Draft prospects obviously can’t go through team workouts now, but Lavey has had advantages in terms of exposure.

For one, Louisville is one of the top programs in the country and draws a lot of attention. The Cardinals held their version of a pro day right before the season started and host scouts to meet with certain players.

Louisville also features left-handed pitcher Reid Detmers, a junior who was ranked No. 14 in the latest mlb.com draft prospect rankings.

“They usually follow the big-name pitchers, scouts do, so we have the best pitcher in the country this year, Reid Detmers, so there was national cross-checkers and everything at our games early on, which is good,” Lavey said. “Those are like the big-name people that see you. So having those (scouts) at the games in the beginning of the year is nice.

“You get seen and stuff, and then they have like videos and stuff they can go through. They can go and watch old games.”

In the meantime, as one of the Cardinals’ leaders, Lavey has worked to keep the team together any way possible and to help teammates who ask for it. Still in Louisville, he’s been working out at home and playing catch with teammates who live in the same on-campus housing.

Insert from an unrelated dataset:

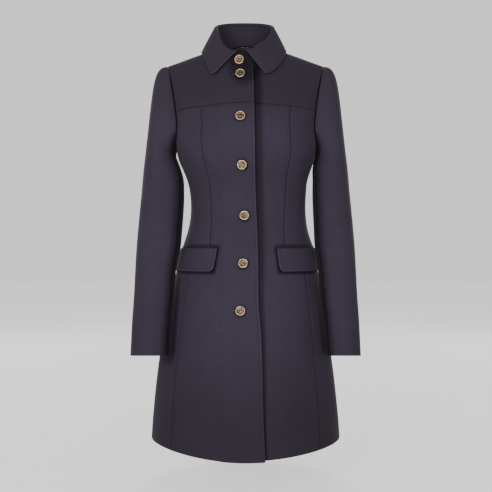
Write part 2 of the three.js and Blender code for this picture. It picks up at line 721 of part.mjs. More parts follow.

“Once it actually got shut down (for the season), it was just a really confusing time,” Lavey said. “Nobody’s gone through it, so nobody really knew what was going to happen. It was just a very confusing time, but we stuck together as a team. We made sure everybody was all right. Coach Mac reached out, sending texts and stuff, motivating guys. Nothing changed from our culture, just we weren’t playing, pretty much. ... All the guys stayed together and stuff, so that was cool.

“... Just texting guys, seeing what their plans are and seeing if I could help them out. Being an older guy, you have that experience that some of the younger guys may not have. If they have some questions they’d like to ask, it’s just nice to be there for them.”

As for the frustration of seeing his own college career end suddenly, Lavey used a baseball metaphor to reconcile with that.

“It’s just life,” he said. “It’ll throw you curveballs. You never know what can happen. Honestly, for me, this has taught me just don’t take any game for granted.

“... Just playing every game like it’s your last and enjoying every moment, because little things that may seem bad in the moment aren’t really that bad, and you’re always going to have an opportunity to redeem yourself.”